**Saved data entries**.
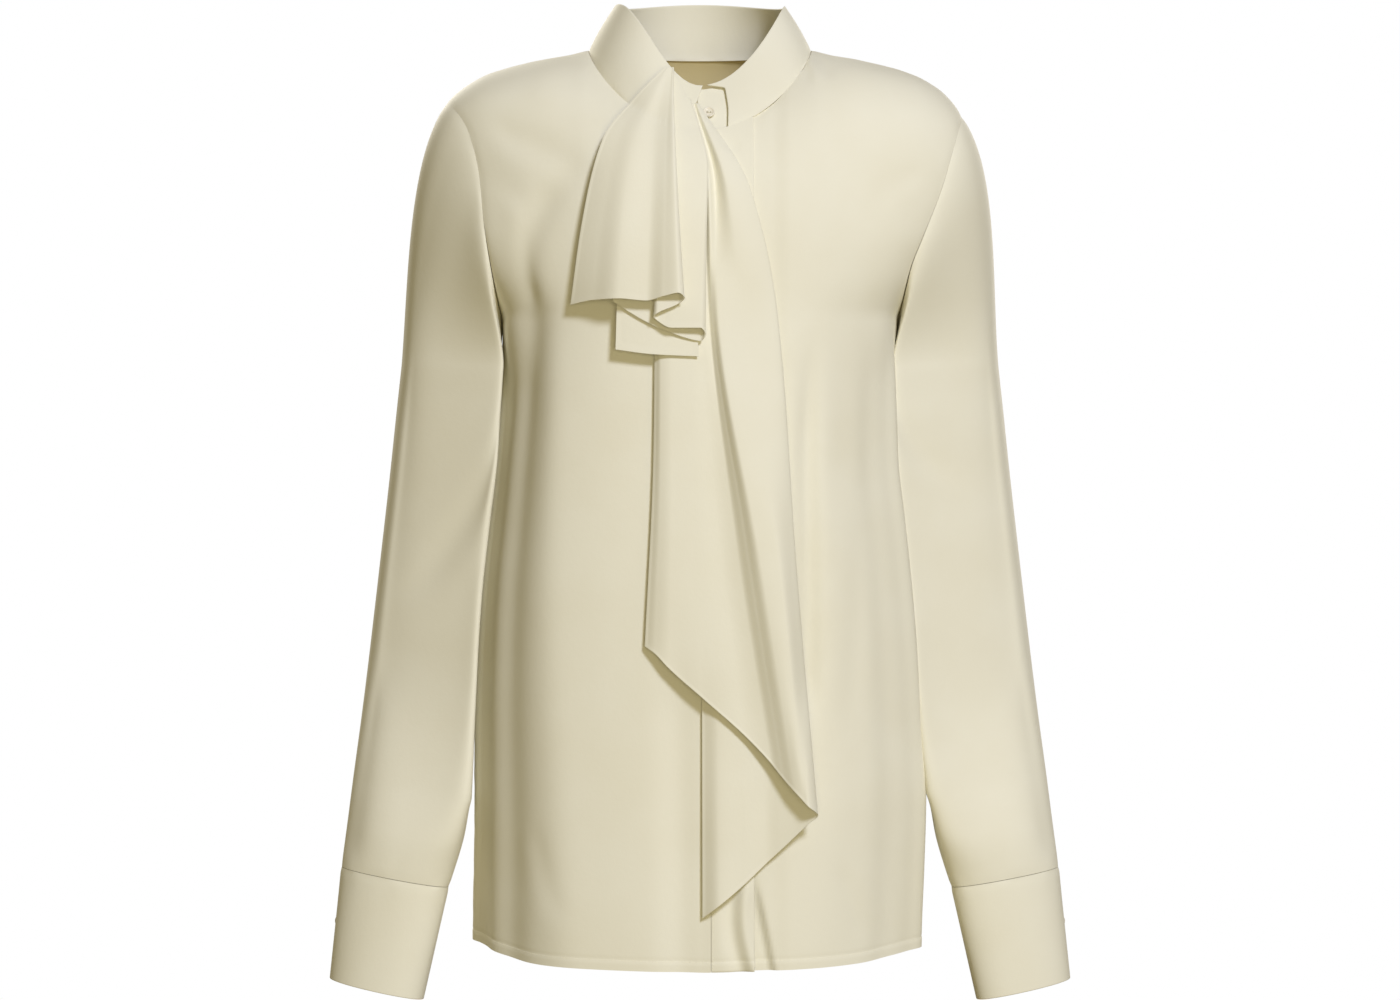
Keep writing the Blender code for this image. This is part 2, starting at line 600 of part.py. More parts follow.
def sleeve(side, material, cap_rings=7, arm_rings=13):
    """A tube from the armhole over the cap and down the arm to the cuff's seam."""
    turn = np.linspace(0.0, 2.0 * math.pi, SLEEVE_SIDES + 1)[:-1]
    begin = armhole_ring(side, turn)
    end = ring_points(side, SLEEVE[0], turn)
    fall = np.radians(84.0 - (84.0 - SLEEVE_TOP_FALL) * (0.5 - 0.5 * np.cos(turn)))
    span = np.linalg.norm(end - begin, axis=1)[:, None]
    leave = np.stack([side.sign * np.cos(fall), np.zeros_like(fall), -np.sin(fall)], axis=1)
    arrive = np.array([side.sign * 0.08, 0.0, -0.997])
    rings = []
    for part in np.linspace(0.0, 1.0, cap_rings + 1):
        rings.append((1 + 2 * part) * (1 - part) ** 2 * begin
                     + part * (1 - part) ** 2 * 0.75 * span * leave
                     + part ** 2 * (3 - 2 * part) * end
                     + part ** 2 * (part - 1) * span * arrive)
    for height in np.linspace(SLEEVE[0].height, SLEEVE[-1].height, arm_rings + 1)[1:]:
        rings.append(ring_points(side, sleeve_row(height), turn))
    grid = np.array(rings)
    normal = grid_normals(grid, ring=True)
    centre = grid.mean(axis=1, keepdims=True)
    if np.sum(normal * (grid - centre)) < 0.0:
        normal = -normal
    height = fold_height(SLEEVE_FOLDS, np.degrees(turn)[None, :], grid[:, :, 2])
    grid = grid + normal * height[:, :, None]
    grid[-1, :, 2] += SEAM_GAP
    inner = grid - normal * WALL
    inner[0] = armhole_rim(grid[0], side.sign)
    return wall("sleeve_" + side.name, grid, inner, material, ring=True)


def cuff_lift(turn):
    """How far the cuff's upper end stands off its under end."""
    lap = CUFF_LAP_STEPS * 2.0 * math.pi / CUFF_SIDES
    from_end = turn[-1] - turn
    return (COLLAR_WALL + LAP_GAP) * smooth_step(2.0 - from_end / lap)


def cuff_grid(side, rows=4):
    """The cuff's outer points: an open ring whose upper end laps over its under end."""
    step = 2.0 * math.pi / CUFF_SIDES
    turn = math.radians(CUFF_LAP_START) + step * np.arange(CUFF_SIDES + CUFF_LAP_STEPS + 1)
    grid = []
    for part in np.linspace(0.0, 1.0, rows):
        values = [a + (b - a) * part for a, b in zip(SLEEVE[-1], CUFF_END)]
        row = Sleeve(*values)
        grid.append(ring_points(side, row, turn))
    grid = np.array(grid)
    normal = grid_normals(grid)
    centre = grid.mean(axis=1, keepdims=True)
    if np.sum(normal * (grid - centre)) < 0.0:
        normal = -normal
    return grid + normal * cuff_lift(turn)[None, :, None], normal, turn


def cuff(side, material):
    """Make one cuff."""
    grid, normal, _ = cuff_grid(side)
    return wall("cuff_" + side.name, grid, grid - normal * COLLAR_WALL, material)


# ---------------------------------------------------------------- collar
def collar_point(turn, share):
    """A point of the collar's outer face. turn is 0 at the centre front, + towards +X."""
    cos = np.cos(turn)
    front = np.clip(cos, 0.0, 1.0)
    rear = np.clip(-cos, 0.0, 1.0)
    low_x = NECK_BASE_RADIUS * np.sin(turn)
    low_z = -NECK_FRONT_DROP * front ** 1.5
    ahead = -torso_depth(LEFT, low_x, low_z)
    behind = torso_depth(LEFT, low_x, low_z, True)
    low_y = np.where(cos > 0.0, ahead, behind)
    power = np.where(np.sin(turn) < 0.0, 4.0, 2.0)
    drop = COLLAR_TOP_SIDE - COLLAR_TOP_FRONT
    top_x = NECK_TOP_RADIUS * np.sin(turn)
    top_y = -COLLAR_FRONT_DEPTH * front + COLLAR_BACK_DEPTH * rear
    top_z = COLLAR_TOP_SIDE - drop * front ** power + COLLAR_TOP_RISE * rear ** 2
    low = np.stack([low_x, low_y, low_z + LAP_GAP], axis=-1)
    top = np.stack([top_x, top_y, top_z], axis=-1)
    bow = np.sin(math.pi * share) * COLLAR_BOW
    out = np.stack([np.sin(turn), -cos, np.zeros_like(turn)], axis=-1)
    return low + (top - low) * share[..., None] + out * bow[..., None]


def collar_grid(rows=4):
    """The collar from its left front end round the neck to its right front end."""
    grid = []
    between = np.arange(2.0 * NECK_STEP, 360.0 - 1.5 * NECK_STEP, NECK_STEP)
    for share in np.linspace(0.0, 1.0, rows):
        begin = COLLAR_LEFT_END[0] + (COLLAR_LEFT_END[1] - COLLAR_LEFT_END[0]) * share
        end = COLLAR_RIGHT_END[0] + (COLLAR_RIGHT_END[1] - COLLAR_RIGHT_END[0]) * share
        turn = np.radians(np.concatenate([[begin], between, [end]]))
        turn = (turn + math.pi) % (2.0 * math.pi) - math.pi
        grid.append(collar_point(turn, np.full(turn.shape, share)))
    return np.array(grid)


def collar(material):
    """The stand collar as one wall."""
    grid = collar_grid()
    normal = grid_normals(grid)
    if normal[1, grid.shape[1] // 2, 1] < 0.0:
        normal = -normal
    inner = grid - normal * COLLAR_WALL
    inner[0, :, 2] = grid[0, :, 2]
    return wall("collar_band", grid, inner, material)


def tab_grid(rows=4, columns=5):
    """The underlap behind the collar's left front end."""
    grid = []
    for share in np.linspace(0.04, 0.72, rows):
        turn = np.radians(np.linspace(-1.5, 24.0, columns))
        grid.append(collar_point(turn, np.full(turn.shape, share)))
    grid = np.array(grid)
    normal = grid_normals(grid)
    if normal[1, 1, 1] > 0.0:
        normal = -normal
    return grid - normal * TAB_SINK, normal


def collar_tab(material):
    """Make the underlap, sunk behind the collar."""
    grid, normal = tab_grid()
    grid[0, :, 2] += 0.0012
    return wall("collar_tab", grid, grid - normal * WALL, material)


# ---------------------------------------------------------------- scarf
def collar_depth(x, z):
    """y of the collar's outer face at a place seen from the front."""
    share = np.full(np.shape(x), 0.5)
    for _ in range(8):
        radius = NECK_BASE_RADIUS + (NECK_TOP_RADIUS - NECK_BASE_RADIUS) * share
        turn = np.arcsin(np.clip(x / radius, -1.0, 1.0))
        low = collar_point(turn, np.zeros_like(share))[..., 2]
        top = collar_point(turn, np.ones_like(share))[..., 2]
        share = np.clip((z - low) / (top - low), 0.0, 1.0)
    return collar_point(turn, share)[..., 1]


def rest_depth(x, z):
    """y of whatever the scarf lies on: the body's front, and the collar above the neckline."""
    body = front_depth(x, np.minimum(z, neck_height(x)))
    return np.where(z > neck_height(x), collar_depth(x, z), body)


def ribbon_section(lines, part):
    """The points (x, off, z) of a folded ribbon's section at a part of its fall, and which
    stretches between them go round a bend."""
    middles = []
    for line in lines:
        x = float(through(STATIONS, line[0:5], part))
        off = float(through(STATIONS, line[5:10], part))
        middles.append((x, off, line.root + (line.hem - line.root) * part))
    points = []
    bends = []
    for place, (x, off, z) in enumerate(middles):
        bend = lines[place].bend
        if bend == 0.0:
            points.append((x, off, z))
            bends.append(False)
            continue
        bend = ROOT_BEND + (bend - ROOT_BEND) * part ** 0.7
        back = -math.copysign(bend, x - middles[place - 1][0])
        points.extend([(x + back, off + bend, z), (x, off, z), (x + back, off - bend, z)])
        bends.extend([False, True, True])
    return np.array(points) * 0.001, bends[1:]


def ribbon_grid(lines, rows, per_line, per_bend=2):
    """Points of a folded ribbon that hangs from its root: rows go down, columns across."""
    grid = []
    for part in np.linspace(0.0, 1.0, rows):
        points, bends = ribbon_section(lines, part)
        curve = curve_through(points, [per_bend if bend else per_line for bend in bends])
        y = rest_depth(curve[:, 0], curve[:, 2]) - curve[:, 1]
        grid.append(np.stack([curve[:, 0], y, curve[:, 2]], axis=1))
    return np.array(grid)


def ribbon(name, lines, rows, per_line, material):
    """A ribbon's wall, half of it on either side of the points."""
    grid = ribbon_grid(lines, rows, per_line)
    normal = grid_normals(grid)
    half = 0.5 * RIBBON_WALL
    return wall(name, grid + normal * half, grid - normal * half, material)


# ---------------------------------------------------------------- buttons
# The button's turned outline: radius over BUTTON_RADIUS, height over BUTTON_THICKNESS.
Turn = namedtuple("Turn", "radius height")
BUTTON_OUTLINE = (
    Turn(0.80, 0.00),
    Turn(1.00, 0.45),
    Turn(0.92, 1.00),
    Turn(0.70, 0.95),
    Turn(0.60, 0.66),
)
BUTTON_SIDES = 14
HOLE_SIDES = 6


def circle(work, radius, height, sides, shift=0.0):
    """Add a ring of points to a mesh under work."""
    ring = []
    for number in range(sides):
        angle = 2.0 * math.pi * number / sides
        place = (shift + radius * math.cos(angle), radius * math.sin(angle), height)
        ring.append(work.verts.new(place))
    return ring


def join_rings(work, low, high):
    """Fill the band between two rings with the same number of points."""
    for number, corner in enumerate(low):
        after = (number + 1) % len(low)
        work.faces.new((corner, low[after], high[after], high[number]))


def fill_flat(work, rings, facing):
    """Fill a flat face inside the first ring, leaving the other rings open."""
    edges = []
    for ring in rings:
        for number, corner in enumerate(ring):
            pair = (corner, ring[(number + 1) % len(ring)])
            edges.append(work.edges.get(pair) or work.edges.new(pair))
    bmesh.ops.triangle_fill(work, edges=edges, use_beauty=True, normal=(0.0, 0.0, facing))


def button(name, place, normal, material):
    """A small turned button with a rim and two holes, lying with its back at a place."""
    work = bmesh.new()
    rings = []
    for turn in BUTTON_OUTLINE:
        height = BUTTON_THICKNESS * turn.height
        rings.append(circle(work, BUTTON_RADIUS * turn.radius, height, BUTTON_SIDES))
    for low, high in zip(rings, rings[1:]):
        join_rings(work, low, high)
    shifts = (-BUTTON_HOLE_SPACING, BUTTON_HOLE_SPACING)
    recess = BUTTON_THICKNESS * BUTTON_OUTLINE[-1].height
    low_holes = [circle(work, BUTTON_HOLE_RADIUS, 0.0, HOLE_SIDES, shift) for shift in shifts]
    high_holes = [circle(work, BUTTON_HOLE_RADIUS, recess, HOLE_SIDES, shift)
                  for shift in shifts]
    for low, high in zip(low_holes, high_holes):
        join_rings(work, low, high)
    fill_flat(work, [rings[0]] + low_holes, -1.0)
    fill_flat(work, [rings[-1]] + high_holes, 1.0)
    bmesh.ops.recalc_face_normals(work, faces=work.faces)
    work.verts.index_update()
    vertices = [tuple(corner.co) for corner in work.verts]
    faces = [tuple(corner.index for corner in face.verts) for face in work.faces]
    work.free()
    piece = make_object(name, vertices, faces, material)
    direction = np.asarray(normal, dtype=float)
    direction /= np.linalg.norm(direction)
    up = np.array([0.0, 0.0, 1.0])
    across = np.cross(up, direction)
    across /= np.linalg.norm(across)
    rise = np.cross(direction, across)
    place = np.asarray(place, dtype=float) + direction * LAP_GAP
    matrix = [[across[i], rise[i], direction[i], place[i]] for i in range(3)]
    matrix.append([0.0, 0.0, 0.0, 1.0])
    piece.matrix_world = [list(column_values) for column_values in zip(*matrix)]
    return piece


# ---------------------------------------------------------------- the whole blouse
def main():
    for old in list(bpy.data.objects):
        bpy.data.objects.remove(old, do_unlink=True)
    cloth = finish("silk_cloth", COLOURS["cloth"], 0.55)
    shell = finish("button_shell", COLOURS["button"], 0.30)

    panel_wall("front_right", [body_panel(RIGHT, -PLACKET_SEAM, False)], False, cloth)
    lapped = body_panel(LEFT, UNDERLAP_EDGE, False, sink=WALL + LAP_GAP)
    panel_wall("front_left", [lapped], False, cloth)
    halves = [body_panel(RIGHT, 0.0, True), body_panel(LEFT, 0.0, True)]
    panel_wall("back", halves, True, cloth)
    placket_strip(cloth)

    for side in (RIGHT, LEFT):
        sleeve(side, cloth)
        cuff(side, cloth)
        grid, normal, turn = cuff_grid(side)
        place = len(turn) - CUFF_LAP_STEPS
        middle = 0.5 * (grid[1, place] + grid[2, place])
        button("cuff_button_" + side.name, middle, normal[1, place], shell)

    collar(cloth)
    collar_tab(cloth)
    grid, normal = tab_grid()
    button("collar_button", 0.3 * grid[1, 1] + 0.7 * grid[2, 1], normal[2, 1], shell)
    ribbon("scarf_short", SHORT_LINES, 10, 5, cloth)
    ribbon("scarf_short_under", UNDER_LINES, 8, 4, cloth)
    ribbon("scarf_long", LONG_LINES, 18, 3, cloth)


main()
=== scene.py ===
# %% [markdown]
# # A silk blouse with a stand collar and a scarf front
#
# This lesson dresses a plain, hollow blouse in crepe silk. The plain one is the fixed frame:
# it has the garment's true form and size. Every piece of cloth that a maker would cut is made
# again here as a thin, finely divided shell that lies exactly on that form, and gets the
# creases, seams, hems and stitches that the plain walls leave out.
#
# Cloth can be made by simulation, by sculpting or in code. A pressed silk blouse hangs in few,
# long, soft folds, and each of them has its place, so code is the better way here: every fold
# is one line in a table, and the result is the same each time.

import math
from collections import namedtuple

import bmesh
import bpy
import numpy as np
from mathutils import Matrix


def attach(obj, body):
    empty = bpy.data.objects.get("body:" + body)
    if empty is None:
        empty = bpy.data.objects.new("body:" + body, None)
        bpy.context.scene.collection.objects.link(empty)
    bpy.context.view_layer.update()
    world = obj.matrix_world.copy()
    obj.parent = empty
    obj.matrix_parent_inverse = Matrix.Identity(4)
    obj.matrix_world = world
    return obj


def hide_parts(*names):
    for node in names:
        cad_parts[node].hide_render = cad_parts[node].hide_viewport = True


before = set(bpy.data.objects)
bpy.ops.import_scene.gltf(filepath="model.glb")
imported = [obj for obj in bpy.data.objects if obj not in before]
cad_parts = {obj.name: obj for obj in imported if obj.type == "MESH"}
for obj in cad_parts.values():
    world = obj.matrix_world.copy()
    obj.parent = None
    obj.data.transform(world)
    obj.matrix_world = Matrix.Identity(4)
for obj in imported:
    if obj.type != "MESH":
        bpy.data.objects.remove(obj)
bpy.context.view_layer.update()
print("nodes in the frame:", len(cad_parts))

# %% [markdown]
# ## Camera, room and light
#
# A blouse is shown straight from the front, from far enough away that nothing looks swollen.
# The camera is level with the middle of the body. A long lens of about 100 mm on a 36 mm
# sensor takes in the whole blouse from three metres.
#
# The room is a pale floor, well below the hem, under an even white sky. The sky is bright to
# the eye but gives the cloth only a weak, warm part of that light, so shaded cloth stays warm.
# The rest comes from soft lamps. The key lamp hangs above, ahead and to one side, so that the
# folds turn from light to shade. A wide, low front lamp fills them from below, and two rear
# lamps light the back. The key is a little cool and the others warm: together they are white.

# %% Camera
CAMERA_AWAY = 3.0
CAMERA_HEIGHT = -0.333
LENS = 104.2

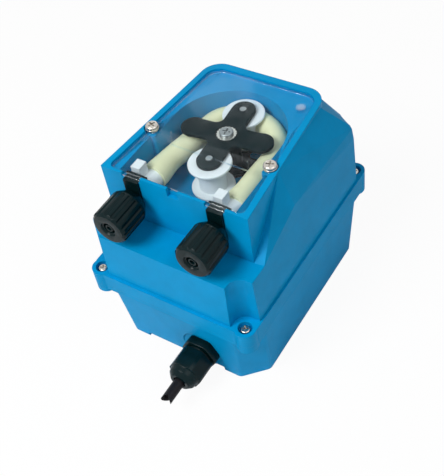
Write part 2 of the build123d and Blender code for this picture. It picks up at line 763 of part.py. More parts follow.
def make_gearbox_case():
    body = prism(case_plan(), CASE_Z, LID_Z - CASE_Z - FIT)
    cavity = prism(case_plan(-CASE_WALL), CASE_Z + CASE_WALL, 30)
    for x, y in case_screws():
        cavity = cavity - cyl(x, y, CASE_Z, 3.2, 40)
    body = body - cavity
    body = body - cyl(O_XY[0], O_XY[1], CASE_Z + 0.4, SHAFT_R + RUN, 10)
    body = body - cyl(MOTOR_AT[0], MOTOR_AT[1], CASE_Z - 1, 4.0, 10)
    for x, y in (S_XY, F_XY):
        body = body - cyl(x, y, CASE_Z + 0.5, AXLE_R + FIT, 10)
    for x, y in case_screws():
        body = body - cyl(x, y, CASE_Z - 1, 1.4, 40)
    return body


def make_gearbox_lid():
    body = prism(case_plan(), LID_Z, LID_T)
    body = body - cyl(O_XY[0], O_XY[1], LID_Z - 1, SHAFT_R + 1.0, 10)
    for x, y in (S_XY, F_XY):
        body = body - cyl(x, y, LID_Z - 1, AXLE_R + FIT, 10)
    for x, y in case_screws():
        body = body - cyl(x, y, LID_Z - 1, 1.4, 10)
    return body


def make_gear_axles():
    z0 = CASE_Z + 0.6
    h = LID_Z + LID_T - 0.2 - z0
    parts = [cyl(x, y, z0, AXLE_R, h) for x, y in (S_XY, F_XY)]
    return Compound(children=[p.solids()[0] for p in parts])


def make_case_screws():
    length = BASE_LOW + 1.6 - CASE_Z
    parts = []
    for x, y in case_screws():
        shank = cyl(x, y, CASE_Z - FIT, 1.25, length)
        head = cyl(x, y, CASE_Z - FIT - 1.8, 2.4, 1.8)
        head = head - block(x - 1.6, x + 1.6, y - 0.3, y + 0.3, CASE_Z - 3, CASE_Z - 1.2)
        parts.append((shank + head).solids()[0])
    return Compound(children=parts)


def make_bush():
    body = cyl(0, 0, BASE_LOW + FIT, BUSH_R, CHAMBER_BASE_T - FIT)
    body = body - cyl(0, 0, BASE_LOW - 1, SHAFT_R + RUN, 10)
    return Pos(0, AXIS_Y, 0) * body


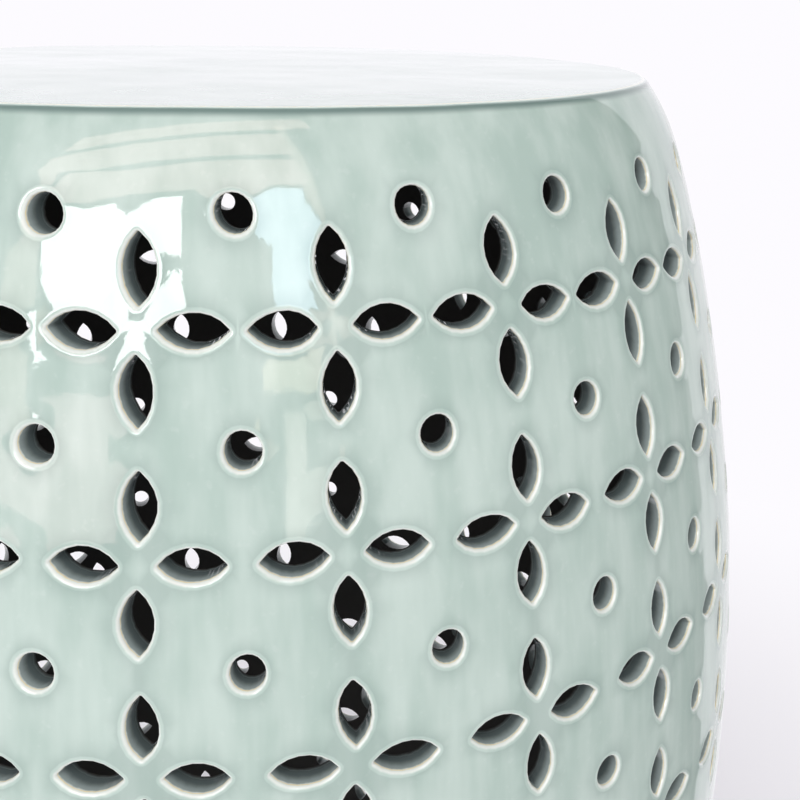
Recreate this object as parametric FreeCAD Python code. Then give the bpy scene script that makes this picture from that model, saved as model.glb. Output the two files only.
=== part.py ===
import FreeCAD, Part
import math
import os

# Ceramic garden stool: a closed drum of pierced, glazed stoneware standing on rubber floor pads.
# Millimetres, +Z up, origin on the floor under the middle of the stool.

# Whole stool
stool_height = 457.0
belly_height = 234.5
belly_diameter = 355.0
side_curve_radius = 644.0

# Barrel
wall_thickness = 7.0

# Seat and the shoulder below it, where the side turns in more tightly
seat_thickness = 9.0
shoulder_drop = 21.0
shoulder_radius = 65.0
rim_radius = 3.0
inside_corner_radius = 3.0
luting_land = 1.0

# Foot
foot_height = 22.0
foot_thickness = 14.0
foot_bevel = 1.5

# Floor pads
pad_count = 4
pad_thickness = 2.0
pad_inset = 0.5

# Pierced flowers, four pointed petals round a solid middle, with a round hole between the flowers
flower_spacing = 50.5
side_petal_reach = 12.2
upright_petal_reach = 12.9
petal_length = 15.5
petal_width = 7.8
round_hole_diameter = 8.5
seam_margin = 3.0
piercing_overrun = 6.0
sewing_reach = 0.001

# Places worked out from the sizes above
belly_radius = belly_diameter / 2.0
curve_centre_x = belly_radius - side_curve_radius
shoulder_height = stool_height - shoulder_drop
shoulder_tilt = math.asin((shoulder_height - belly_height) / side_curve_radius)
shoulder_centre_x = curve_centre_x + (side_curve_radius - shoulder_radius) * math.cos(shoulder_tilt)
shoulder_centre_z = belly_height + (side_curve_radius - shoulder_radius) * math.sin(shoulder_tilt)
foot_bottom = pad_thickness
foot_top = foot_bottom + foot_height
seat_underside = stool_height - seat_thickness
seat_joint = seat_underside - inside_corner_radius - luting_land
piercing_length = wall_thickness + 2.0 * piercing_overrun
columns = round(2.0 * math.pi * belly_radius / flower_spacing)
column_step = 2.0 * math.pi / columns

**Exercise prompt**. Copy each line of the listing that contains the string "picture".

**Exercise output**.
Write part 2 of the build123d and Blender code for this picture. It picks up at line 763 of part.py. More parts follow.
Recreate this object as parametric FreeCAD Python code. Then give the bpy scene script that makes this picture from that model, saved as model.glb. Output the two files only.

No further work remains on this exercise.